Dash went on to win a Pulitzer Prize for explanatory journalism in 1995 for "Rosa Lee's Story" an equally extraordinary reporting feat of focus and illumination -- he spent four years chronicling the story of Rosa Lee Cunningham -- a Washington D.C. heroin addict who had eight children by six different fathers and was dying of AIDS. His book Rosa Lee: A Mother and her Family in Urban America detailed how poverty, a lack of education, negligible parenting skills and a transplanted legacy of slavery in the South created a life so seemingly foreign yet ultimately familiar and relateable.
In a recent interview Dash opened up about both these projects, as well as what he teaches young journalists today and his thoughts on the black underclass in 2011.
His signature "immersion" interview methodology began during the year he lived in the Washington Highlands projects and repeatedly interviewed the young girls about their pregnancies. After his epiphany moment when he realized the girls were choosing to get pregnant he went on to fully explore the reasons why.
"I think the decision boosted their status among family and peers -- and filled an emotional niche, a human need, an emptiness they wanted filled." he says, "And frankly it was because they weren't getting a quality education -- even at the elementary level they knew they were not prepared to go into the job market. Many had low reading levels, they were acting out in class and walking the halls to get suspended -- they were ducking class because they didn't have the reading skills. It was avoidance - they had never been taught to read."
Dash attributes the same lack of a decent education to the troubled life of Rosa Lee Cunningham.
"When I look at Rosa Lee and say 'there for the grace of God go I, I really mean it," says Dash, "My parents were working class civil servants but had middle class aspirations for me and my brother." Dash recounts a time when he was an 8th grader in public school in Harlem and his father asked him a simple civics question that completely stumped him. "My father told me years later he hadn't realized until that day that the school system had deteriorated so badly." His parents transferred him to a different public school and then to private school in midtown Manhattan.
"Rosa didn't have the kind of options I had... when she was growing up her mother was raising her in the southern rural tradition to be a domestic in white people's homes.

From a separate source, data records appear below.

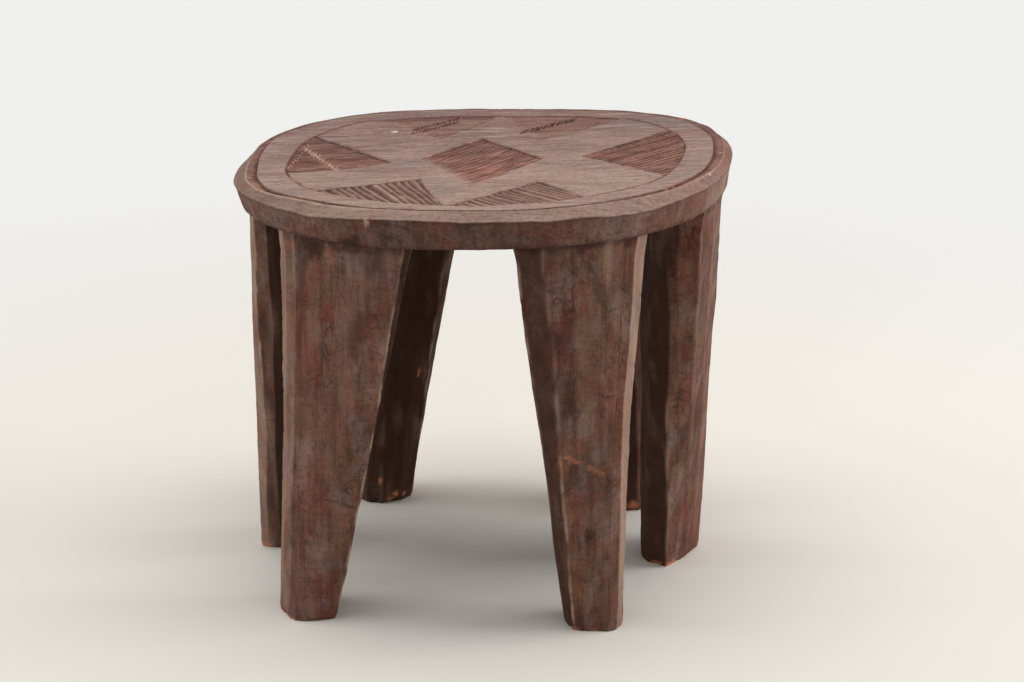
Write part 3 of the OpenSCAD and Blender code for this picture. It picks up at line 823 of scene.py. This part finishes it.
# Each leg: the corners of its top by azimuth and distance in from that edge, those of its foot on the floor,
# how far its clockwise and anticlockwise sides draw in half-way up, the azimuth that it faces, and which of
# its facets get painted light (above 0) or painted shade (below 0)
LEGS = {
    "leg_front_left": {
        "top": [(-144.5, 6), (-139.5, 0), (-135.7, 0), (-132.7, 0), (-123, 0), (-114, 0), (-107, 0),
                (-109.2, 8), (-110.5, 24), (-110, 40), (-116, 54), (-130, 55), (-140, 47), (-145, 26)],
        "foot": [(-143.5, -104), (-140, -111), (-134.5, -121), (-130, -127), (-122, -129.5), (-111, -126),
                 (-100, -122), (-101.5, -113), (-102, -100), (-104, -88), (-110, -81), (-124, -80),
                 (-136, -86), (-142.5, -94)],
        "waist": (3.5, -3.5), "at": -127, "painted_facet_light_and_shade": {0: 0.3, 1: 0.15, 2: -0.25, 4: 0.05},
    },
    "leg_front_right": {
        "top": [(-81.7, 14), (-75.7, 0), (-68.7, 0), (-61, 0), (-56.5, 0), (-53.3, 0), (-48, 8), (-48, 24),
                (-51, 42), (-58, 55), (-70, 55), (-78, 42), (-80.3, 28)],
        "foot": [(55.5, -131), (61.8, -142.7), (70, -144.3), (80, -145.5), (87, -145.5), (92.5, -141),
                 (97, -132), (98, -119), (92, -108), (82, -103), (67, -104), (58, -110), (54.5, -120)],
        "waist": (0, 2.5), "at": -67.5, "painted_facet_light_and_shade": {0: -0.7, 1: -0.15, 2: 0.04, 3: 0.06, 4: -0.12, 5: 0.4},
    },
    "leg_right": {
        "top": [(-30, 40), (-30, 26.5), (-30, 16), (-28.2, 0), (-18.2, 0), (-5, 0), (7, 0), (13.5, 4),
                (15.5, 20), (15, 38), (8, 54), (-8, 56), (-22, 52)],
        "foot": [(118, -21), (132, -31), (139.5, -22), (147, -11), (153.5, 1), (159, 11), (160, 20),
                 (154, 28), (145, 31), (132, 30), (120, 21), (114, 5), (113.5, -10)],
        "waist": (0, 2), "at": -2, "rubbed": 0.4, "painted_facet_light_and_shade": {3: -0.2, 4: 0.05, 5: -0.05, 6: 0.4},
    },
    "leg_back_right": plain_leg(54, 44, 23, 44, {5: 0.2}),
    "leg_back_left": plain_leg(110, 123, 35, 130, {9: 0.1, 10: 0.45, 11: 0.45}),
    "leg_left": {
        "top": [(163, 8), (169, 5), (178, 4), (187, 4), (193, 6), (194.5, 16), (193, 36), (186, 54),
                (171, 55), (163, 45), (160, 26)],
        "foot": [(-152, 48), (-163, 40), (-167.5, 27), (-166, 12), (-159, 7), (-150, 6.5), (-134, 8),
                 (-125, 17), (-124, 33), (-131, 45), (-141, 50)],
        "waist": (0, 3), "at": 178.5, "painted_facet_light_and_shade": {2: 0.4, 3: 0.32, 4: 0.15},
    },
}


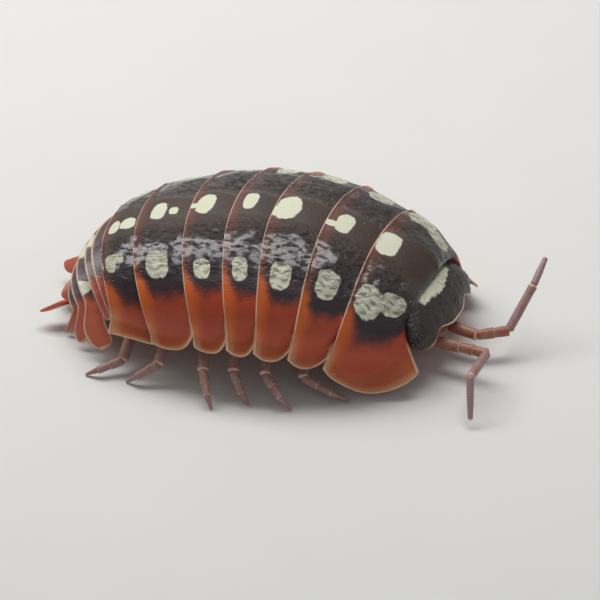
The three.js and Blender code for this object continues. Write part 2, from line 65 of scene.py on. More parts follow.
# Tail plates from front to rear
TAIL = [
    {"length": 0.37, "half": 2.84, "height": 2.00, "pitch": 23.0, "yaw": 1.5, "sweep": 0.90},
    {"length": 0.22, "half": 2.70, "height": 1.84, "pitch": 28.0, "yaw": 1.0, "sweep": 0.90},
    {"length": 0.38, "half": 2.54, "height": 1.60, "pitch": 34.0, "yaw": 1.0, "sweep": 0.90},
    {"length": 0.38, "half": 2.30, "height": 1.32, "pitch": 40.0, "yaw": 1.0, "sweep": 0.90},
    {"length": 0.38, "half": 1.96, "height": 1.04, "pitch": 46.0, "yaw": 1.0, "sweep": 0.80},
]
FRONT = {"length": 0, "half": 2.40, "height": 2.12, "pitch": -34.0, "yaw": -10.5, "sweep": 0.36}

# Where the rear edge of the fourth plate stands, and the middle of the whole body's box
MIDDLE = Vector((-0.60, 0.20, 2.20))
BOX_CENTRE = Vector((0.92, 0, 0))
MIDDLE_PLATE = 3

# The cross-section of a plate: an arch that flares outwards and drops at its lower edges
ARCH_POWER = 2.24
ARCH_SHARE = 0.80
FLARE = 0.29
FLARE_POWER = 1.6
DROP = 0.44

# The rear edges sweep back by each row's sweep at this width
SWEEP_WIDTH = 4

# One unit of the marks UV map, in millimetres
MARKS = 16


# Sizes of the body, at any place along its midline

def lerp(a, b, share):
    return a + (b - a) * share


def clamp(value, low=0.0, high=1.0):
    return max(low, min(high, value))


def smooth(low, high, value):
    share = clamp((value - low) / (high - low))
    return share * share * (3 - 2 * share)


def station_list():
    plates = TRUNK + TAIL
    places = [0.0]
    for row in plates[MIDDLE_PLATE + 1:]:
        places.append(places[-1] - row["length"])
    for row in reversed(plates[:MIDDLE_PLATE + 1]):
        places.insert(0, places[0] + row["length"])
    return [{**row, "s": s} for row, s in zip([FRONT] + plates, places)]


STATIONS = station_list()
FRONT_S = STATIONS[0]["s"]
REAR_S = STATIONS[-1]["s"]


def size_at(key, s):
    if s >= FRONT_S:
        return STATIONS[0][key]
    if s <= REAR_S:
        return STATIONS[-1][key]
    ahead = max(i for i in range(len(STATIONS) - 1) if STATIONS[i]["s"] > s)
    one, other = STATIONS[ahead], STATIONS[ahead + 1]
    return lerp(one[key], other[key], (one["s"] - s) / (one["s"] - other["s"]))


def turned_axes(pitch, yaw):
    pitch, yaw = math.radians(pitch), math.radians(yaw)
    forward = Vector((math.cos(pitch) * math.cos(yaw), math.cos(pitch) * math.sin(yaw), math.sin(pitch)))
    left = Vector((-math.sin(yaw), math.cos(yaw), 0))
    return forward, left, forward.cross(left)


def axes_at(s):
    return turned_axes(size_at("pitch", s), size_at("yaw", s))


WALK_STEP = 0.05


def walk(direction, reach):
    points = [MIDDLE - BOX_CENTRE]
    for i in range(math.ceil(reach / WALK_STEP)):
        forward = axes_at(direction * (i + 0.5) * WALK_STEP)[0]
        points.append(points[i] + forward * direction * WALK_STEP)
    return points


AHEAD = walk(1, FRONT_S + 2)
BEHIND = walk(-1, 2 - REAR_S)


def midline(s):
    points = AHEAD if s >= 0 else BEHIND
    place = abs(s) / WALK_STEP
    i = min(int(place), len(points) - 2)
    return points[i].lerp(points[i + 1], place - i)


def body_point(s, y, z):
    """A point from its place along the midline, to the left of it and above it"""
    _, left, up = axes_at(s)
    return midline(s) + left * y + up * z


def sweep_at(s, y):
    return size_at("sweep", s) * (y / SWEEP_WIDTH) ** 2


def arch_point(half, height, angle):
    """A point of a plate's arch; the angle is 0 on top and a quarter turn at the side"""
    y = half * max(math.sin(angle), 0) ** (2 / ARCH_POWER)
    z = height * max(math.cos(angle), 0) ** (2 / ARCH_POWER)
    return y, z


def section(half, height, lift, t):
    """A point of a plate's cross-section; t runs from -1 at the right edge to 1 at the left"""
    past = max(abs(t) - ARCH_SHARE, 0) / (1 - ARCH_SHARE)
    y, arch = arch_point(half, height, min(abs(t) / ARCH_SHARE, 1) * math.pi / 2)
    y += FLARE * past ** FLARE_POWER
    z = arch - (DROP - lift) * past + lift * (1 - arch / height) * (1 - past)
    return math.copysign(y, t), z


# Making pieces

def deselect():
    bpy.ops.object.select_all(action="DESELECT")


def plain_marks(u, v):
    return u, v


def grid_piece(name, across, along, place, marks=plain_marks):
    """A grid of faces laid over a shape: place turns its own u and v into a point in millimetres"""
    deselect()
    bpy.ops.mesh.primitive_grid_add(x_subdivisions=across, y_subdivisions=along, size=1, calc_uvs=True)
    piece = bpy.context.object
    piece.name = name
    mesh = piece.data
    mesh.name = name
    spots = [(vertex.co.x + 0.5, vertex.co.y + 0.5) for vertex in mesh.vertices]
    for vertex, (u, v) in zip(mesh.vertices, spots):
        vertex.co = place(u, v) * MM
    layer = mesh.uv_layers[0]
    layer.name = "Marks"
    for loop in mesh.loops:
        layer.data[loop.index].uv = marks(*spots[loop.vertex_index])
    return piece


def select(piece):
    """Makes a piece the only one that operators act on"""
    deselect()
    piece.select_set(True)
    bpy.context.view_layer.objects.active = piece


def edit(piece, work):
    """Runs an edit-mode job on a piece with all of it selected"""
    select(piece)
    bpy.ops.object.mode_set(mode="EDIT")
    bpy.ops.mesh.select_all(action="SELECT")
    work()
    bpy.ops.object.mode_set(mode="OBJECT")


# Points nearer to each other than this become one, in metres
MERGE = 2e-7


def close_up():
    bpy.ops.mesh.remove_doubles(threshold=MERGE)
    bpy.ops.mesh.normals_make_consistent(inside=False)


def finish_with(piece, kind, **values):
    """Adds a modifier and applies it"""
    select(piece)
    modifier = piece.modifiers.new(kind.title(), kind)
    for key, value in values.items():
        setattr(modifier, key, value)
    bpy.ops.object.modifier_apply(modifier=modifier.name)


def soften(piece, levels=1):
    if levels:
        finish_with(piece, "SUBSURF", levels=levels, render_levels=levels)
    select(piece)
    bpy.ops.object.shade_smooth()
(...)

While her brothers went out to play after school she was required to pull the sheets and do the laundry. She told me she would say to herself under her breath 'I'm not going to work in white people's homes.' And she didn't."
Nowadays Dash requires his students to pick a subject and interview that person a record seven times to learn to get the real story. He insists they tape the interviews in order to establish eye contact and rapport with the subject. The first interview is restricted to their earliest memory of school up until the completion of their formal education. The second is confined to family history -- childhood memories up to age 18 or so. The third involves church life (he emphasizes that even agnostics and atheists arrived there on some kind of journey), the fourth centers on life outside the family -- relationships with friends. Then it gets interesting.
"Between the third and fourth interview contradictions should begin to emerge," says Dash, "and the next three interviews focus on contradictions without saying they are contradictions, and then the real details pour out."
He continues, "Everyone is who they are today because of what went on before, what was prologue. This exercise is a discovery project, I give clues and direction...you're not going to get the truth from anyone you're talking to until you establish rapport and that person takes off his or her public mask. It's a mask we all wear and to get this person to take off the mask, it has to be voluntary and you as the interviewer have to be neutral. It won't work if they think you are judging them."
Looking back, Dash shares why he chose the stories he did and how he reported them.
"I wanted answers," he says, "When I returned from to Washington in 1984 from Africa (Dash served as the Post's West African bureau chief from 1979-1084) a friend had told me that 53 percent of African-American kids were born to single mothers- I was stunned - how did that happen? And when she added that over a third of the mothers were adolescents I had to find out why."
That statistic is even higher today. "I was shocked by 53 percent," says Dash, "It's 70 percent today. What does that say? The situation has worsened, significantly. Now, 26 years later, 70 percent of all black children born in America in 2010 were children of single mothers and that number is increasing. The black middle class doesn't want this material written about - they see the larger white society seeing blacks as a monolith - that the behavior of one part of the black community is the behavior of all blacks. They don't want this discussed in any depth because it feeds into stereo types. Well, my position is let's get over that and get on with presenting the reality of the black poor. And that reality is devastating and getting worse."
As Black History Month comes to a close let's celebrate the work, the patience and the heart of journalist and teacher Leon Dash.